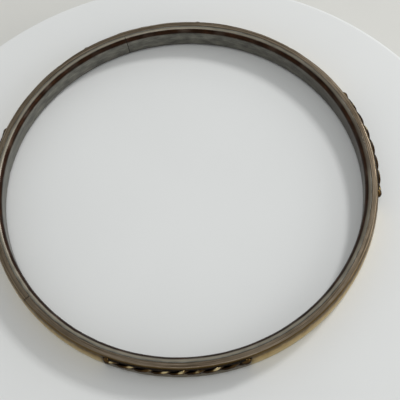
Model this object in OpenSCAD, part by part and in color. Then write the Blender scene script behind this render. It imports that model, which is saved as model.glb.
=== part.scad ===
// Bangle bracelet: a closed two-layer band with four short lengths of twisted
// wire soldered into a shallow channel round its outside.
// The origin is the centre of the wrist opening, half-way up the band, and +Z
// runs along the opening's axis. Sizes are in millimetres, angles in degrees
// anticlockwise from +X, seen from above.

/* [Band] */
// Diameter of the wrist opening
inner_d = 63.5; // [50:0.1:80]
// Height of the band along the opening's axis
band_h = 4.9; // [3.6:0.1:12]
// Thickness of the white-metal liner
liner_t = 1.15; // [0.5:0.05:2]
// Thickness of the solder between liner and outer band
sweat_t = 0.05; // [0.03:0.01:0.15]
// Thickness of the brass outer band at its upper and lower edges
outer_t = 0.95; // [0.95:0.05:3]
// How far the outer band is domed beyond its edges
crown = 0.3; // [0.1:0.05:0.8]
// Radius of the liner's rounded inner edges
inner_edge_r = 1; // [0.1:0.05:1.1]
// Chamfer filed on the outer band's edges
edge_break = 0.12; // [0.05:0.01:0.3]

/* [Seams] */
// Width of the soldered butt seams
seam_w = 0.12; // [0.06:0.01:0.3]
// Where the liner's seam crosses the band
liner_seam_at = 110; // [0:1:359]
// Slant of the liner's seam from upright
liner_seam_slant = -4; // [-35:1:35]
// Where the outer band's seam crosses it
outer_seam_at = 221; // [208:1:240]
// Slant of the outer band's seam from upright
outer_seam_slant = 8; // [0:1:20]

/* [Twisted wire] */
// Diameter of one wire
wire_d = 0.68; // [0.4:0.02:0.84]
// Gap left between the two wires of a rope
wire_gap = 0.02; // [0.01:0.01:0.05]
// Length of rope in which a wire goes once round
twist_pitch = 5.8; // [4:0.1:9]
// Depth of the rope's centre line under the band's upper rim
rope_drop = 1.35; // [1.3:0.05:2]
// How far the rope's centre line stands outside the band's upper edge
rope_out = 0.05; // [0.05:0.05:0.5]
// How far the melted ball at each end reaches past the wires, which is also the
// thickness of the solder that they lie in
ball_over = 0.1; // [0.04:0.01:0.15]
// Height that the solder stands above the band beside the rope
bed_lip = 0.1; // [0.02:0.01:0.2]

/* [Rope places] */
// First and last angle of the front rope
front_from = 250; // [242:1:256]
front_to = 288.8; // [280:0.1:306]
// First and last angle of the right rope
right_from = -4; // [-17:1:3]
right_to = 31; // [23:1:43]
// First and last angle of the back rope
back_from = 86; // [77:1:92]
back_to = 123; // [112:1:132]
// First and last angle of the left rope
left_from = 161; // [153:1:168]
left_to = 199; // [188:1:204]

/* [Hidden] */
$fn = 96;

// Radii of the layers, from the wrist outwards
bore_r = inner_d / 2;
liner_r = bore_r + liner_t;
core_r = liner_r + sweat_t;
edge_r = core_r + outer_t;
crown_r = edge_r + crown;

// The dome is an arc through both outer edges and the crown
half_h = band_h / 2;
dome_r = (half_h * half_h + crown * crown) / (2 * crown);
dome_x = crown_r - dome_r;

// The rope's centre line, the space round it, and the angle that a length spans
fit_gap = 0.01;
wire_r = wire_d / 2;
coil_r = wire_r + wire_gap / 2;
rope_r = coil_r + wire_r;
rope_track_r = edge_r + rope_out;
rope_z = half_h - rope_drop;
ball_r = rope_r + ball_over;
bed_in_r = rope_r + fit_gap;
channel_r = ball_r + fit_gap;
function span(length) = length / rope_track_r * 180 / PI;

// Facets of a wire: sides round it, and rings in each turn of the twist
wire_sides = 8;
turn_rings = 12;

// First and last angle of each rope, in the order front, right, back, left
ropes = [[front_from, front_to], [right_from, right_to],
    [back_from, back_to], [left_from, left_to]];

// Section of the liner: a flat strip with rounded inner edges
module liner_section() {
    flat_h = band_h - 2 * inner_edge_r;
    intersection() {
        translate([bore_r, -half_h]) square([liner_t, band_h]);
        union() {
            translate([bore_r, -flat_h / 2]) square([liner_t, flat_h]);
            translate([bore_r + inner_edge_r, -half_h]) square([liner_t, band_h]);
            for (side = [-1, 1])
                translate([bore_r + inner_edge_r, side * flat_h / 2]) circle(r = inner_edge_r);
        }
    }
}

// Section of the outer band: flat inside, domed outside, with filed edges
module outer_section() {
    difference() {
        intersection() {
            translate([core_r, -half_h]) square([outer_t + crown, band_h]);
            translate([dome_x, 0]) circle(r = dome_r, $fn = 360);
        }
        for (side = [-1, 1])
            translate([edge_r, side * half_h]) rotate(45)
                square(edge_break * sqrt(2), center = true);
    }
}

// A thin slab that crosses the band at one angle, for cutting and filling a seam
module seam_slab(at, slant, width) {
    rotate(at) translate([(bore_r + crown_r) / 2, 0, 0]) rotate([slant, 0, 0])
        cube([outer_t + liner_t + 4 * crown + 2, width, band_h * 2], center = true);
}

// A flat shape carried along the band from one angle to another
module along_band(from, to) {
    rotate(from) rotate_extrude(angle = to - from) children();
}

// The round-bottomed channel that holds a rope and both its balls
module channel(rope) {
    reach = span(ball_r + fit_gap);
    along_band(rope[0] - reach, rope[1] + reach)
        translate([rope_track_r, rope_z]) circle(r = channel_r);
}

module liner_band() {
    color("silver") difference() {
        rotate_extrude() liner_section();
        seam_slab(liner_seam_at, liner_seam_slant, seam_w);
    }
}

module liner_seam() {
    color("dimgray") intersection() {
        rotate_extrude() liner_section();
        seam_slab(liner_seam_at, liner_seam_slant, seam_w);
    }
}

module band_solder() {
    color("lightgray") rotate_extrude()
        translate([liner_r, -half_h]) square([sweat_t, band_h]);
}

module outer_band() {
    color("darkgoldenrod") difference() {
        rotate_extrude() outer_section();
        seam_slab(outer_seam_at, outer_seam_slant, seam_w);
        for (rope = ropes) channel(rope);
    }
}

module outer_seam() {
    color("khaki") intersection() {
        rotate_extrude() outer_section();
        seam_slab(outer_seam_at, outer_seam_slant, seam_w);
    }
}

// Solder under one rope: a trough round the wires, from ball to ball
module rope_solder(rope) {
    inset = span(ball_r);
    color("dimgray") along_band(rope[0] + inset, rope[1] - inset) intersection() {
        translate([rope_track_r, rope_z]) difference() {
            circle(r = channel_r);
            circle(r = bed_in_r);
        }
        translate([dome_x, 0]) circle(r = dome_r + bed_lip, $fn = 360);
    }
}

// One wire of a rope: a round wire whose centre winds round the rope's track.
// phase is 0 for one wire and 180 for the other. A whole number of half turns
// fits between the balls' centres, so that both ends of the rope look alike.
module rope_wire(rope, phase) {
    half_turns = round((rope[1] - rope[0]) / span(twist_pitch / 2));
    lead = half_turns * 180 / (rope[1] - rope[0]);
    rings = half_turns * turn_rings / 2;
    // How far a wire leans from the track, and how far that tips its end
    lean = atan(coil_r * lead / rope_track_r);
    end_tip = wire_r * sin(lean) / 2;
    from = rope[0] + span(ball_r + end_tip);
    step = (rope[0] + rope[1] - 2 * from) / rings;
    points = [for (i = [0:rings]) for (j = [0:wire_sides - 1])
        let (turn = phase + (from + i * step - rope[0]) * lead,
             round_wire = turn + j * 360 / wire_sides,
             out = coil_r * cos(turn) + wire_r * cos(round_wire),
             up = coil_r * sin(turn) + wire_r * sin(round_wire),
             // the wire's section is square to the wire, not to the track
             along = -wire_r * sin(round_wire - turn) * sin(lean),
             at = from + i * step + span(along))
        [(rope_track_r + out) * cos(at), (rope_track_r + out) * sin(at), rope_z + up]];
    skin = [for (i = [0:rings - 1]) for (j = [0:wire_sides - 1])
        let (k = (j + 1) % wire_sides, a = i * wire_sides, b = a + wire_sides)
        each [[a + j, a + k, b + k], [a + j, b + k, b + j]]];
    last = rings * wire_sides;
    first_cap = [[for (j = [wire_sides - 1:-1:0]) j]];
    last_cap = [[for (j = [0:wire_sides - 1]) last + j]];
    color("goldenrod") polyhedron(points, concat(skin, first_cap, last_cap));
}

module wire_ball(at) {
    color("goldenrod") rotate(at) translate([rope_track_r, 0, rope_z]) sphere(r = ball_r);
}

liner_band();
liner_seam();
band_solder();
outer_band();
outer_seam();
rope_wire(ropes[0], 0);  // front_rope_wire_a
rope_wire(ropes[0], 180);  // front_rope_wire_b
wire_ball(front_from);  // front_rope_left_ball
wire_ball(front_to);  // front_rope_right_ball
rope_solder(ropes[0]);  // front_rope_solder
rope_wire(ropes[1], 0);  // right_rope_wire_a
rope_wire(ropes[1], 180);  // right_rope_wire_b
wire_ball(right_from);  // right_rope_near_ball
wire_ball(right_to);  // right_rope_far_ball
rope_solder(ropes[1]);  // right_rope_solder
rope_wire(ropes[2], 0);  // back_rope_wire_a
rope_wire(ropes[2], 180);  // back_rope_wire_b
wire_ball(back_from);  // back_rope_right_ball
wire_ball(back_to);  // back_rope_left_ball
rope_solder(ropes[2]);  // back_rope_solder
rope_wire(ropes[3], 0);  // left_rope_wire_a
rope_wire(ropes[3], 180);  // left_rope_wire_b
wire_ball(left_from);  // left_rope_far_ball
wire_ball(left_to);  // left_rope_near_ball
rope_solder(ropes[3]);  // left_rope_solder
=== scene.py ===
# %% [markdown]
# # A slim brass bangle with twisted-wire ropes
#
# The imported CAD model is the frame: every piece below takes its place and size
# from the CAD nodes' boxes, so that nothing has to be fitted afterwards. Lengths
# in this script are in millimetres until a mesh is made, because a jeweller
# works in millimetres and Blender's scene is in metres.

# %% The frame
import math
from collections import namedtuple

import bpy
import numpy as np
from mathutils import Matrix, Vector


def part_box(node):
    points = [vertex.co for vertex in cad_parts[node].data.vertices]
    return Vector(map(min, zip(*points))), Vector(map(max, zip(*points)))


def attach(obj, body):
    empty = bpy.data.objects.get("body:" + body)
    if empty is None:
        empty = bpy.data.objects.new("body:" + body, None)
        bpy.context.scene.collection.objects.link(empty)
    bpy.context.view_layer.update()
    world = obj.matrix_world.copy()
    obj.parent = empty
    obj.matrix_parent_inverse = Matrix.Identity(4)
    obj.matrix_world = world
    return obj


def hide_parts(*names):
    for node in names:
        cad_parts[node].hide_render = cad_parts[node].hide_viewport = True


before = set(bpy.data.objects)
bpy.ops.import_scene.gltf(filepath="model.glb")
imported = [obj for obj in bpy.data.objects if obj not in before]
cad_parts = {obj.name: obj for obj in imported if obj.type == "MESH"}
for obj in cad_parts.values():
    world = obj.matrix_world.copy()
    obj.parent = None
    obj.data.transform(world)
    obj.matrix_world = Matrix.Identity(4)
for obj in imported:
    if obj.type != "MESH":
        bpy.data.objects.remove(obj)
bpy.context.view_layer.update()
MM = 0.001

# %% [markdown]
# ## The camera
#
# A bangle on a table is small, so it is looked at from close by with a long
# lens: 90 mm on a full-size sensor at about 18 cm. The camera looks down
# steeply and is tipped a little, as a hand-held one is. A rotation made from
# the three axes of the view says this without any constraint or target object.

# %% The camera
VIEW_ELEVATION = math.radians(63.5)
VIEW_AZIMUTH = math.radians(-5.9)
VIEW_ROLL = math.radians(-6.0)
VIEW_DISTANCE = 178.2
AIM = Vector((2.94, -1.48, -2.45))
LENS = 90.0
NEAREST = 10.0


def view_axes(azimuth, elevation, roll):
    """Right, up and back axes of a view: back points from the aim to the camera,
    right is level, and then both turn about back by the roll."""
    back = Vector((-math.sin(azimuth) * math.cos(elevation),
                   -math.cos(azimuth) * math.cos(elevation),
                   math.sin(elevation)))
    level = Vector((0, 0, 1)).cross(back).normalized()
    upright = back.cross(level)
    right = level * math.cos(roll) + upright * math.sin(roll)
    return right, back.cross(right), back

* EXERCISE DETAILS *
Begin with the first line of the data above and, please, print each line exactly until you have printed the line containing "edge_break = 0.12; // [0.05:0.01:0.3]"; print nothing else.

* EXPECTED OUTPUT *
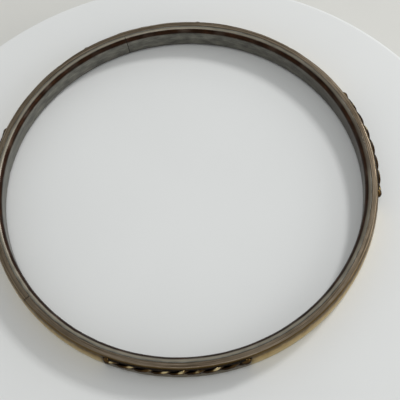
Model this object in OpenSCAD, part by part and in color. Then write the Blender scene script behind this render. It imports that model, which is saved as model.glb.
=== part.scad ===
// Bangle bracelet: a closed two-layer band with four short lengths of twisted
// wire soldered into a shallow channel round its outside.
// The origin is the centre of the wrist opening, half-way up the band, and +Z
// runs along the opening's axis. Sizes are in millimetres, angles in degrees
// anticlockwise from +X, seen from above.

/* [Band] */
// Diameter of the wrist opening
inner_d = 63.5; // [50:0.1:80]
// Height of the band along the opening's axis
band_h = 4.9; // [3.6:0.1:12]
// Thickness of the white-metal liner
liner_t = 1.15; // [0.5:0.05:2]
// Thickness of the solder between liner and outer band
sweat_t = 0.05; // [0.03:0.01:0.15]
// Thickness of the brass outer band at its upper and lower edges
outer_t = 0.95; // [0.95:0.05:3]
// How far the outer band is domed beyond its edges
crown = 0.3; // [0.1:0.05:0.8]
// Radius of the liner's rounded inner edges
inner_edge_r = 1; // [0.1:0.05:1.1]
// Chamfer filed on the outer band's edges
edge_break = 0.12; // [0.05:0.01:0.3]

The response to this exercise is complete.